Exercise brief: Reproduce exactly the section that begins at the line containing "const sleeve = new" and ends at the line containing "obj.parent = empty", both lines included; omit all other lines.

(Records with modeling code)
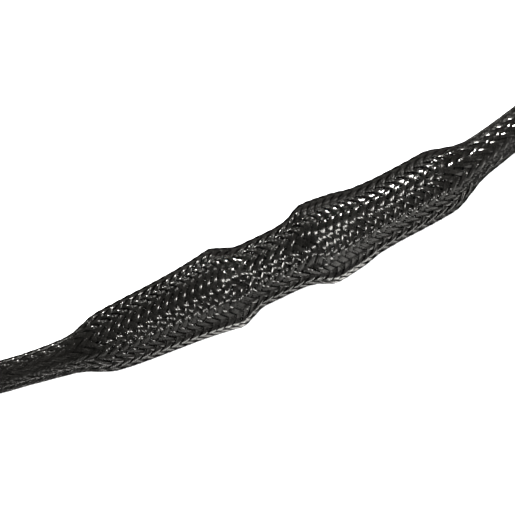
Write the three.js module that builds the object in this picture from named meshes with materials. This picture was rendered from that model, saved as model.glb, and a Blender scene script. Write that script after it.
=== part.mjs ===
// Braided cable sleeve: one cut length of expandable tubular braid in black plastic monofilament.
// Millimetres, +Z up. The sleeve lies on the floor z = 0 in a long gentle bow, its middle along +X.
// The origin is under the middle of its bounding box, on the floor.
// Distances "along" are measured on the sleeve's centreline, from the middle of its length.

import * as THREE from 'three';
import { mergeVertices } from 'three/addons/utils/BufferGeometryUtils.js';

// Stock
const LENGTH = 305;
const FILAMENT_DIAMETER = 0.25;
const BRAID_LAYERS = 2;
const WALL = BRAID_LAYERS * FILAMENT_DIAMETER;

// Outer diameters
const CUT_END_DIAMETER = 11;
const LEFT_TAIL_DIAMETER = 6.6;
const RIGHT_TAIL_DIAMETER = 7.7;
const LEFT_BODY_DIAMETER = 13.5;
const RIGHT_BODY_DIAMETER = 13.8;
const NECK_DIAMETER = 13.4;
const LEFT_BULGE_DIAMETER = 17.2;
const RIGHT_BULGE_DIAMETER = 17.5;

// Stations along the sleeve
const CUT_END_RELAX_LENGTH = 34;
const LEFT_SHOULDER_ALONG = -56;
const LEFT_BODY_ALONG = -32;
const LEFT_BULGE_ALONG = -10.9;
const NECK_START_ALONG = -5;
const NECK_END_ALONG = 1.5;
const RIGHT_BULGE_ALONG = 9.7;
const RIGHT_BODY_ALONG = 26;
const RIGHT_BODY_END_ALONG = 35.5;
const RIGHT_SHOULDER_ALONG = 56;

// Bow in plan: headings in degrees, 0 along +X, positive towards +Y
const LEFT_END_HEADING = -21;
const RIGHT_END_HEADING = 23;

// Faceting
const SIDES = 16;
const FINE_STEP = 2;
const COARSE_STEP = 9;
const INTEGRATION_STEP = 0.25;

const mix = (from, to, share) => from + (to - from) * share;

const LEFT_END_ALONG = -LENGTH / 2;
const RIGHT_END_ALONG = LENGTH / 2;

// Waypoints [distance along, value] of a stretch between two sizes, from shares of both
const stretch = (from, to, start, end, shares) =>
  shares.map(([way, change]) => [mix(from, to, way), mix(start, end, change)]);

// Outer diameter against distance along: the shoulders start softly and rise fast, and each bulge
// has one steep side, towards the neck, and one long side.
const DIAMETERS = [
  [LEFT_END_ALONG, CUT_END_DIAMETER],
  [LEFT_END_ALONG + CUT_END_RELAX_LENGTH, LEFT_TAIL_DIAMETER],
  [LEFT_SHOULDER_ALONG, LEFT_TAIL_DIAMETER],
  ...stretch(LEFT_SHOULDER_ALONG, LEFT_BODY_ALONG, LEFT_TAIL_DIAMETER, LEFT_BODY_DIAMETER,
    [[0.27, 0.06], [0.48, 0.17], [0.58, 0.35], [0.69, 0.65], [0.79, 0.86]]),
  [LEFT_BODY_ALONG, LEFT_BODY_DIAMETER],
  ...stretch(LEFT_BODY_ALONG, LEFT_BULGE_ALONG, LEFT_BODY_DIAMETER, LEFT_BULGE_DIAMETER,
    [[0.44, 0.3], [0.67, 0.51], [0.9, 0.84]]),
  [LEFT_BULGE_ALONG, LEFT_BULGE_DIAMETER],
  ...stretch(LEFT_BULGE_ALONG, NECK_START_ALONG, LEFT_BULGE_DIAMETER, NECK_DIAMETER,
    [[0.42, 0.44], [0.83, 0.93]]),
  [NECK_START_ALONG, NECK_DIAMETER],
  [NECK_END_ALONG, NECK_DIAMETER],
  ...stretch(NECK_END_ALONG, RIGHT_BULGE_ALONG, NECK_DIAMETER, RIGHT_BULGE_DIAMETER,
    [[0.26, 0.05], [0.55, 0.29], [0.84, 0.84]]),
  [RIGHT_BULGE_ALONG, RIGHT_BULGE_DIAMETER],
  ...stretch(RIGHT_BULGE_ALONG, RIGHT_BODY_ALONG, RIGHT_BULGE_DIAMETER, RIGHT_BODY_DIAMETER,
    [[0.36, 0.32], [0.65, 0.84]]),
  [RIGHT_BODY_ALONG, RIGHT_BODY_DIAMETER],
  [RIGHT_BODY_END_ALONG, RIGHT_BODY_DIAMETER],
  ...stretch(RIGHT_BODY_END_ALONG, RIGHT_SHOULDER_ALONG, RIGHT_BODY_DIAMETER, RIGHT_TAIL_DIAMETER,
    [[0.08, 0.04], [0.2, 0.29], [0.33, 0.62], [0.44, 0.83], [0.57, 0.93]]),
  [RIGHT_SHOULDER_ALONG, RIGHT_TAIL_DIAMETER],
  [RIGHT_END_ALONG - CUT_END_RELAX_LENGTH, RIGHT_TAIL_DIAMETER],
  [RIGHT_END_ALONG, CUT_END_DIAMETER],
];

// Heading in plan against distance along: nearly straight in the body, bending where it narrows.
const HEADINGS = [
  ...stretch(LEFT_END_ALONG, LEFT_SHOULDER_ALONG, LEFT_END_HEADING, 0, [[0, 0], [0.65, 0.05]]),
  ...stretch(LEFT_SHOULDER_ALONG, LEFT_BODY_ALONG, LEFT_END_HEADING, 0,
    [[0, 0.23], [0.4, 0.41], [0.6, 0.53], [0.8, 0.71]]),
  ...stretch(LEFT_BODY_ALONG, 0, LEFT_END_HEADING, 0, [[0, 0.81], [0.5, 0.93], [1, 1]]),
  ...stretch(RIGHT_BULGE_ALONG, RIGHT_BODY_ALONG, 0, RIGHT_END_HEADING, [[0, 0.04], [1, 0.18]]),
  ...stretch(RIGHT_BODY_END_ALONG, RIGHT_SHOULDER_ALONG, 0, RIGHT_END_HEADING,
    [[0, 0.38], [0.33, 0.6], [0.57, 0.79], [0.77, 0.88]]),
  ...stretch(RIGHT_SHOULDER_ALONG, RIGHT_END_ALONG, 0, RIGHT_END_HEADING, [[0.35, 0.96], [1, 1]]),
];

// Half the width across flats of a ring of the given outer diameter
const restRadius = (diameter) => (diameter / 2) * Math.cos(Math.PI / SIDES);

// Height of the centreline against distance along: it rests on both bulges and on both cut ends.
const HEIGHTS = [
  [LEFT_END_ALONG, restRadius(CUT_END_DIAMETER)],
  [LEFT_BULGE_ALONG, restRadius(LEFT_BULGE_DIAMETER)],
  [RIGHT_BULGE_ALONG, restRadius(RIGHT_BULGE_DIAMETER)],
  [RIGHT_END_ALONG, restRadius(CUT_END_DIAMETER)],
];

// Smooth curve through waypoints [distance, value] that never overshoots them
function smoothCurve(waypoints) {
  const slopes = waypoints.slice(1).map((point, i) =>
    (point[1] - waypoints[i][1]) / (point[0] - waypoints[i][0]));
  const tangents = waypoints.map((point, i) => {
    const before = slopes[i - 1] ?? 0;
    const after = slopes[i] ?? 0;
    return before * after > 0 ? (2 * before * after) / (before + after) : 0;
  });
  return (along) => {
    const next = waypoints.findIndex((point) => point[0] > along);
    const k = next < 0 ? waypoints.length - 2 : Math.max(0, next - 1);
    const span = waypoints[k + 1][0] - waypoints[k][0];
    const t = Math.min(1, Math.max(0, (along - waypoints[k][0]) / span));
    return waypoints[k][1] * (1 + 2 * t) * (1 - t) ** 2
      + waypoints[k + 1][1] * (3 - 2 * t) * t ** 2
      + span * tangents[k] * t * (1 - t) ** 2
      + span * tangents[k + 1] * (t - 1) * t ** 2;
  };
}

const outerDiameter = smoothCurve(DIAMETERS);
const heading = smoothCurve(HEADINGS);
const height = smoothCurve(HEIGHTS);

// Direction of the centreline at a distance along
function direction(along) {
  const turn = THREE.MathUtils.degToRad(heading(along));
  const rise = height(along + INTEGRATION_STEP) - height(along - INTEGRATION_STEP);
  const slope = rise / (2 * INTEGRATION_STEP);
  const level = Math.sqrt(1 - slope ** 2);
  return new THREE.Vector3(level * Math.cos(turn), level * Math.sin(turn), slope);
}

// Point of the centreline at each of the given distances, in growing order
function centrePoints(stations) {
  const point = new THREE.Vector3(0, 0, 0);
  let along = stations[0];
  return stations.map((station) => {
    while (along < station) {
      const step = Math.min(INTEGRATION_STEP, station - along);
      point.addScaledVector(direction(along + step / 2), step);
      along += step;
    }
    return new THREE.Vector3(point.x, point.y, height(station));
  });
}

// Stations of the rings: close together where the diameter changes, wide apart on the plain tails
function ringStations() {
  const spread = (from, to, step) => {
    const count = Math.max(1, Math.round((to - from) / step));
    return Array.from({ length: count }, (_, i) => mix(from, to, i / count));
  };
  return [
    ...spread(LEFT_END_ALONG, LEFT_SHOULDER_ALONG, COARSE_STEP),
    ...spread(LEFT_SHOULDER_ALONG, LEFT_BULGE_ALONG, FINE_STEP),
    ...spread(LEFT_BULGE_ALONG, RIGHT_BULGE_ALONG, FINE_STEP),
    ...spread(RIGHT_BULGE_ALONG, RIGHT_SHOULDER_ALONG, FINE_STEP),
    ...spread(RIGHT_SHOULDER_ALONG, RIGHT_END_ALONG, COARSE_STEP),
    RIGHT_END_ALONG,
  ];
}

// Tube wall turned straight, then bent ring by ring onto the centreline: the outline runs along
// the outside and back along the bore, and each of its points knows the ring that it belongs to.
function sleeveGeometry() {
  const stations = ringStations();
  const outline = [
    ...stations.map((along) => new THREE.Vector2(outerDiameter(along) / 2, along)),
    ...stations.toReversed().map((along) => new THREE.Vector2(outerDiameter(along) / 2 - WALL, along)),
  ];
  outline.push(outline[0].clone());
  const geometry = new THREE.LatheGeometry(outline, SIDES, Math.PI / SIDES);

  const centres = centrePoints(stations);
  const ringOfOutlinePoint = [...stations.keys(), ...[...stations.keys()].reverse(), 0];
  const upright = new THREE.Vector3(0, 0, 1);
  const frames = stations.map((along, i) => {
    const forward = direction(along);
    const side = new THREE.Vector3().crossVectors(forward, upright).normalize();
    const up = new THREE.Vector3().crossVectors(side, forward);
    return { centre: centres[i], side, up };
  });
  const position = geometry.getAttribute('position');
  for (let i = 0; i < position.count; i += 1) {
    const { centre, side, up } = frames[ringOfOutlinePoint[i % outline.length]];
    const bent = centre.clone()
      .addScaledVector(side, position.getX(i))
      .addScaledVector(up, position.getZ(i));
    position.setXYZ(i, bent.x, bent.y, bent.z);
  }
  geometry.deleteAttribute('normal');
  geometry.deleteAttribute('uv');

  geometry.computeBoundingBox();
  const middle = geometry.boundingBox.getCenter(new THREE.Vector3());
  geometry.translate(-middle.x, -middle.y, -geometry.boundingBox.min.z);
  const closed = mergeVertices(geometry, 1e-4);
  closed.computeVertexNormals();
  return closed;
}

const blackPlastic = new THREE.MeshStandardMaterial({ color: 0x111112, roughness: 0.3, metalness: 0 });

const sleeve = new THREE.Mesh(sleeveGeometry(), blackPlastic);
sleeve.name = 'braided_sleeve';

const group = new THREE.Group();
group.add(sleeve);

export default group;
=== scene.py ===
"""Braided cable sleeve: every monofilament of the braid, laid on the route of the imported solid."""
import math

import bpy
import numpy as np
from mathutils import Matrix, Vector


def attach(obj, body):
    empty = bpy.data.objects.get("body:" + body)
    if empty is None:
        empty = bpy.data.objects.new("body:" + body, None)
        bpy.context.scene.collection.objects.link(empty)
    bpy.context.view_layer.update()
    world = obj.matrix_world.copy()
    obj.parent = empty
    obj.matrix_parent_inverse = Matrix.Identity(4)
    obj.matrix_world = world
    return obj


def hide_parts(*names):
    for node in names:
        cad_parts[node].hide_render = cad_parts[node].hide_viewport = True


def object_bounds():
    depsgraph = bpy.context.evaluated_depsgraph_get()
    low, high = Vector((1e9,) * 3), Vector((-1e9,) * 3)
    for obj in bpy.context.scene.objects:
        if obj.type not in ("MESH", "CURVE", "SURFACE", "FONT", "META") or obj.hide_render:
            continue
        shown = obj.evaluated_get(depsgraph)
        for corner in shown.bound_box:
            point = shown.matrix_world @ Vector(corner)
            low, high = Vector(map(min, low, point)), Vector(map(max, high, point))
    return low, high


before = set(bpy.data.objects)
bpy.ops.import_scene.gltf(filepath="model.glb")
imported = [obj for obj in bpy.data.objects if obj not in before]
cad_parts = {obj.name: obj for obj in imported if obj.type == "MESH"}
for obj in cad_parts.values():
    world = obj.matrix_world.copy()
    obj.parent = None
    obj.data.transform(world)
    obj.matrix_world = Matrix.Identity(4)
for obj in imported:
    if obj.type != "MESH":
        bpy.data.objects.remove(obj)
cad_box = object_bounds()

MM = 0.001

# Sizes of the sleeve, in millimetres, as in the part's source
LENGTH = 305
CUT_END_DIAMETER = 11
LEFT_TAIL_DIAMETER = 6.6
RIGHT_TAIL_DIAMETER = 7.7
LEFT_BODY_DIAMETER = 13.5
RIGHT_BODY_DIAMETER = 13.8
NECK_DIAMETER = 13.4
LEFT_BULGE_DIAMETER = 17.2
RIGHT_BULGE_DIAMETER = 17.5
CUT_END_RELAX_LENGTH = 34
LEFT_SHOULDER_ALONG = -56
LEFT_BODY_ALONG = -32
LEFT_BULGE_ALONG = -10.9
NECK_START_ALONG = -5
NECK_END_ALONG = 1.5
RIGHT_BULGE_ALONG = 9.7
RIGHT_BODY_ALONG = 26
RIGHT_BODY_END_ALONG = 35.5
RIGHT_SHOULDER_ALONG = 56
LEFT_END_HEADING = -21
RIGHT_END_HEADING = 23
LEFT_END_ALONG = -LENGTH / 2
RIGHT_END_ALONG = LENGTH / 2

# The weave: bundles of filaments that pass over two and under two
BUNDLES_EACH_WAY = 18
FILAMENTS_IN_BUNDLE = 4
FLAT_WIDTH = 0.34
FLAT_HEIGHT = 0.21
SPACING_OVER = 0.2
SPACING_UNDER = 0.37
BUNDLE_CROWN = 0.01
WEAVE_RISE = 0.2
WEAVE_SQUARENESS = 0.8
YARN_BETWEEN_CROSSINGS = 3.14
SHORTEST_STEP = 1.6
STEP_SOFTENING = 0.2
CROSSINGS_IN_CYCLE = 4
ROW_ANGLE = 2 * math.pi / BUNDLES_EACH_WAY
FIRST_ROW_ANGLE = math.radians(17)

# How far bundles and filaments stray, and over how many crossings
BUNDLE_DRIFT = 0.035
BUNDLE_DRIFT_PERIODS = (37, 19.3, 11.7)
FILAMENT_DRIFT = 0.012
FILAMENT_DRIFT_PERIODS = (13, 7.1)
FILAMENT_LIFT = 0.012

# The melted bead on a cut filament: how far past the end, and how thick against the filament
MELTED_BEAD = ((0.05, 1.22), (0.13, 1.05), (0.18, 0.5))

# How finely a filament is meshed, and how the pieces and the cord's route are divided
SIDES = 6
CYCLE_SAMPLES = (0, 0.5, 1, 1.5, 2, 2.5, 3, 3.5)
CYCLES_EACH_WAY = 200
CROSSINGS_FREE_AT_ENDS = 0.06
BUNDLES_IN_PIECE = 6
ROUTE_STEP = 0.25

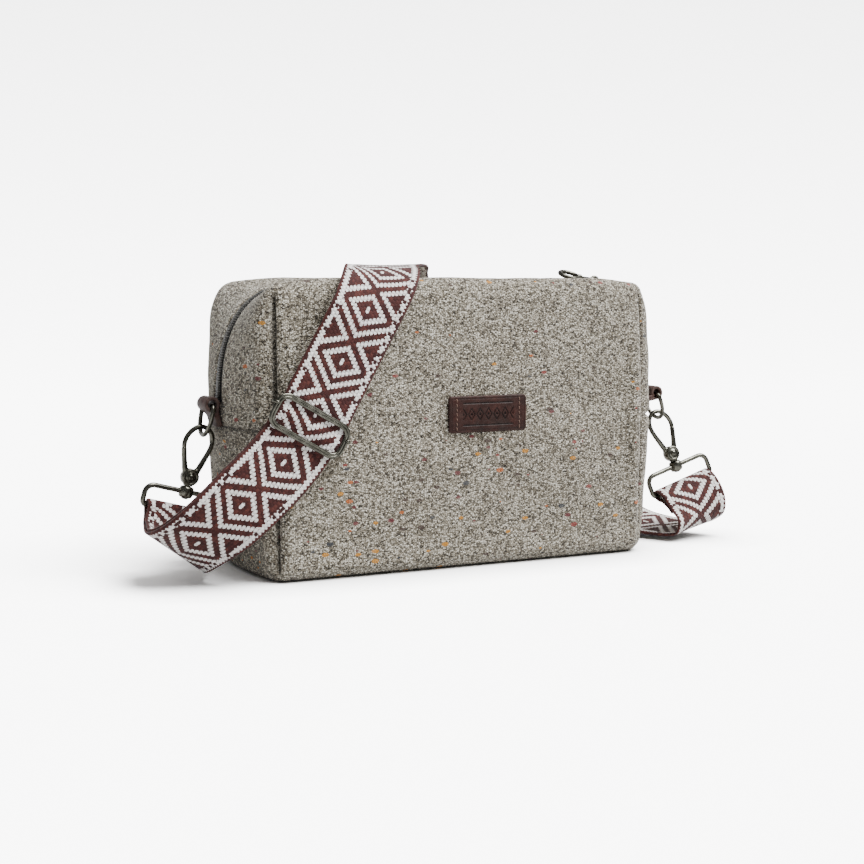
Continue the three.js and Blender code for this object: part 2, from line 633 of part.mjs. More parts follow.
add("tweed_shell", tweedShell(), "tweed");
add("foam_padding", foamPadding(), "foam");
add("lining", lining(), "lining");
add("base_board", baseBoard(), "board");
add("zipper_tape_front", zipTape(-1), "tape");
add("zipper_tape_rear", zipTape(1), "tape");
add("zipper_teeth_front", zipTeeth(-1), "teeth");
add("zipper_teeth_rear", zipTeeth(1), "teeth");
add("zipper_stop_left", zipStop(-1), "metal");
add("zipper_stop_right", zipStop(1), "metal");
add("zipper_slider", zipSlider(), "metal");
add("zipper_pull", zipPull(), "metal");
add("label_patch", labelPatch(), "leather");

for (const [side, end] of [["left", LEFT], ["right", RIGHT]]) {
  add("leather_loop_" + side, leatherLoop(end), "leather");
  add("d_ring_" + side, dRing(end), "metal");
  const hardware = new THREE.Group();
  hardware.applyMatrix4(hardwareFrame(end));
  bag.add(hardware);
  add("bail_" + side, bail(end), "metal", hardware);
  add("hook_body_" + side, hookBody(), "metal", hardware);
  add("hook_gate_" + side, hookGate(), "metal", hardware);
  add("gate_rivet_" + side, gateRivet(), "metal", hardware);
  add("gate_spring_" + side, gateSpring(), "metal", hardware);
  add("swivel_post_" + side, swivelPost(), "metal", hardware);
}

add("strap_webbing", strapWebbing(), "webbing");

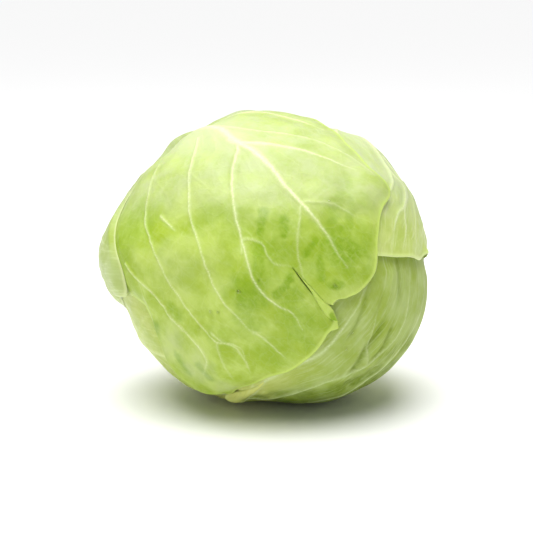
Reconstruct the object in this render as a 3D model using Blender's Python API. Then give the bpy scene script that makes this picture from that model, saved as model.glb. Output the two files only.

Result for this exercise:
const sleeve = new THREE.Mesh(sleeveGeometry(), blackPlastic);
sleeve.name = 'braided_sleeve';

const group = new THREE.Group();
group.add(sleeve);

export default group;
=== scene.py ===
"""Braided cable sleeve: every monofilament of the braid, laid on the route of the imported solid."""
import math

import bpy
import numpy as np
from mathutils import Matrix, Vector


def attach(obj, body):
    empty = bpy.data.objects.get("body:" + body)
    if empty is None:
        empty = bpy.data.objects.new("body:" + body, None)
        bpy.context.scene.collection.objects.link(empty)
    bpy.context.view_layer.update()
    world = obj.matrix_world.copy()
    obj.parent = empty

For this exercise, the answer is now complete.